Start of RECORDS PROVIDED

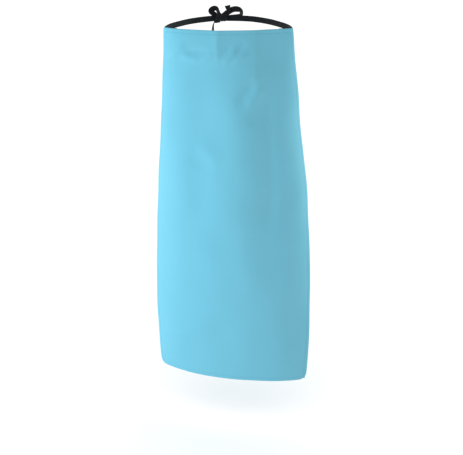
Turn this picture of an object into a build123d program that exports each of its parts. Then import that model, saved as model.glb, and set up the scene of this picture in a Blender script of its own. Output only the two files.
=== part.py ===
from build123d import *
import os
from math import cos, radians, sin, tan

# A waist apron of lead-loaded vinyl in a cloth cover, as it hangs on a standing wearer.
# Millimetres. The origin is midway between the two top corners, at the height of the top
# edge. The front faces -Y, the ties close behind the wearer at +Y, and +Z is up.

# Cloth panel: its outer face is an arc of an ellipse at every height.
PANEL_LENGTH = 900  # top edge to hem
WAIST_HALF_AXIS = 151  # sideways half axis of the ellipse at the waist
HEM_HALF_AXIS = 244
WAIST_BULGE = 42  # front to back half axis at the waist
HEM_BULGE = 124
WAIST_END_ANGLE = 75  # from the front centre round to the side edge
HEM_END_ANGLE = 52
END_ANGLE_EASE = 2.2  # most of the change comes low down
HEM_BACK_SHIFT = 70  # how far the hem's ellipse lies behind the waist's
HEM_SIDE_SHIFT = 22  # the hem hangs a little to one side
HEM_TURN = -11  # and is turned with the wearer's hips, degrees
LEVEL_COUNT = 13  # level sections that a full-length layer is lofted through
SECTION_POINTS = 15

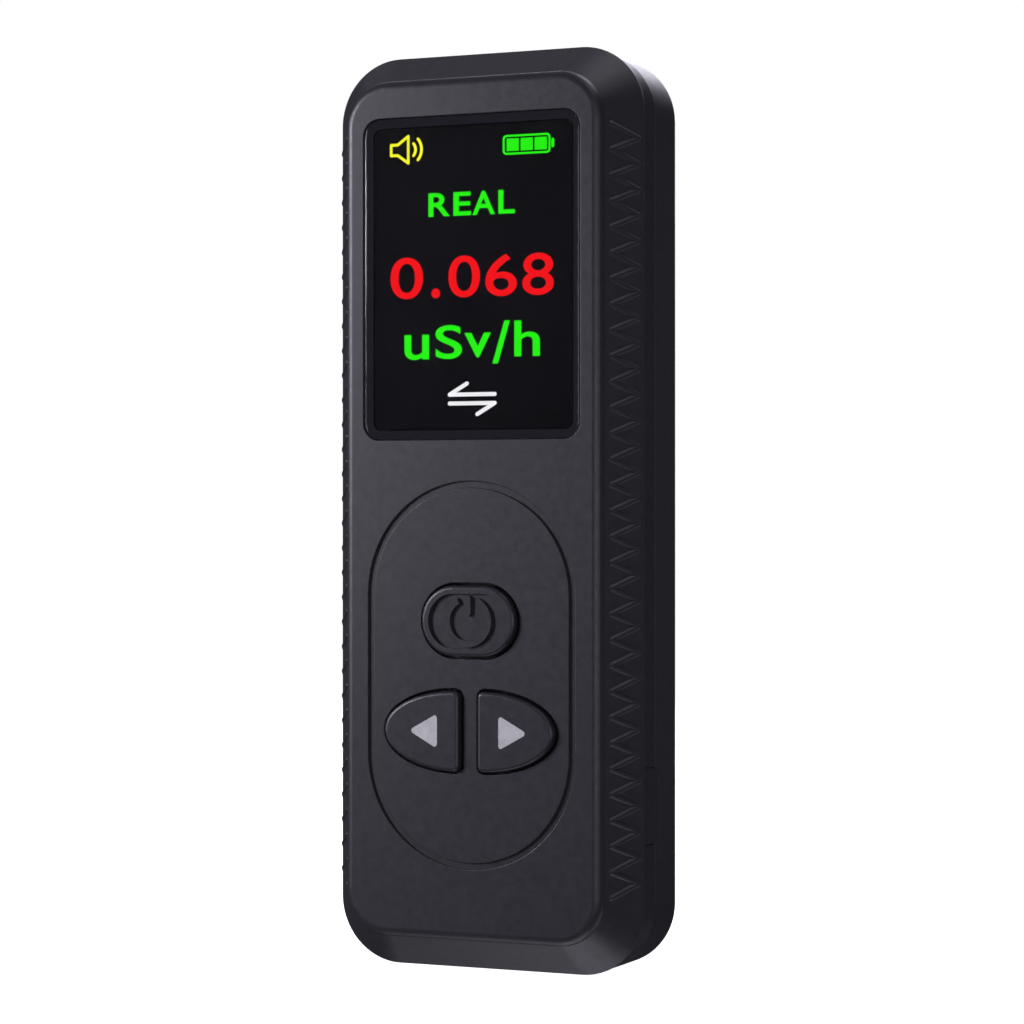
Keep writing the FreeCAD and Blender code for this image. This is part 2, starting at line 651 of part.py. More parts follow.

End of RECORDS PROVIDED

WHAT IS ASKED
Give an exact copy of all the data shown above.

TASK SOLUTION
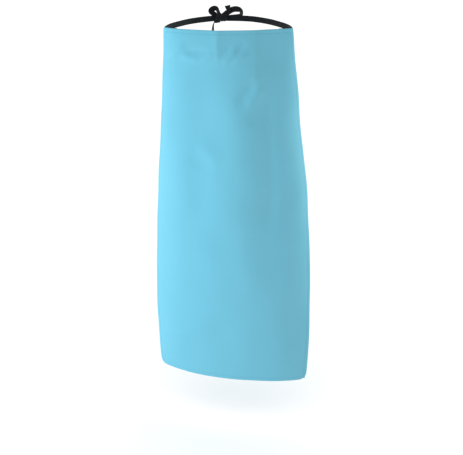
Turn this picture of an object into a build123d program that exports each of its parts. Then import that model, saved as model.glb, and set up the scene of this picture in a Blender script of its own. Output only the two files.
=== part.py ===
from build123d import *
import os
from math import cos, radians, sin, tan

# A waist apron of lead-loaded vinyl in a cloth cover, as it hangs on a standing wearer.
# Millimetres. The origin is midway between the two top corners, at the height of the top
# edge. The front faces -Y, the ties close behind the wearer at +Y, and +Z is up.

# Cloth panel: its outer face is an arc of an ellipse at every height.
PANEL_LENGTH = 900  # top edge to hem
WAIST_HALF_AXIS = 151  # sideways half axis of the ellipse at the waist
HEM_HALF_AXIS = 244
WAIST_BULGE = 42  # front to back half axis at the waist
HEM_BULGE = 124
WAIST_END_ANGLE = 75  # from the front centre round to the side edge
HEM_END_ANGLE = 52
END_ANGLE_EASE = 2.2  # most of the change comes low down
HEM_BACK_SHIFT = 70  # how far the hem's ellipse lies behind the waist's
HEM_SIDE_SHIFT = 22  # the hem hangs a little to one side
HEM_TURN = -11  # and is turned with the wearer's hips, degrees
LEVEL_COUNT = 13  # level sections that a full-length layer is lofted through
SECTION_POINTS = 15

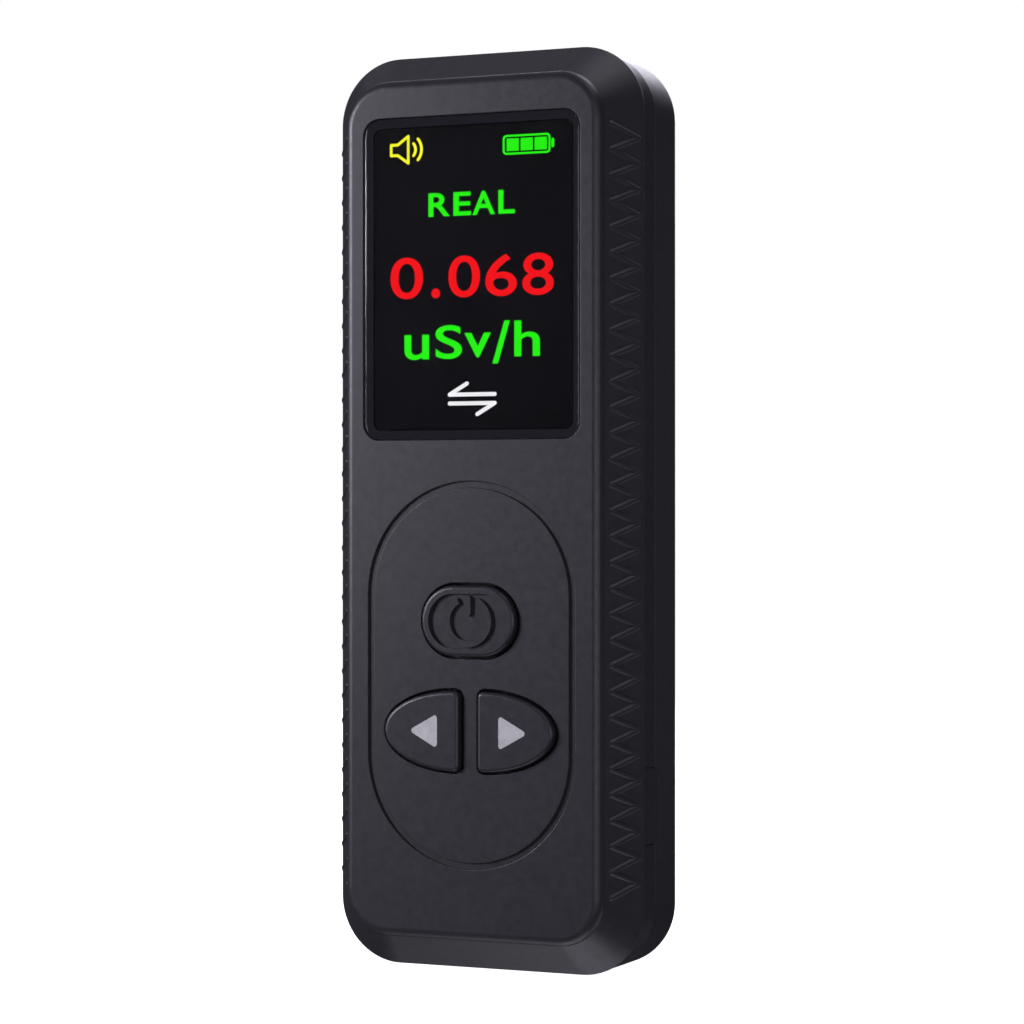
Keep writing the FreeCAD and Blender code for this image. This is part 2, starting at line 651 of part.py. More parts follow.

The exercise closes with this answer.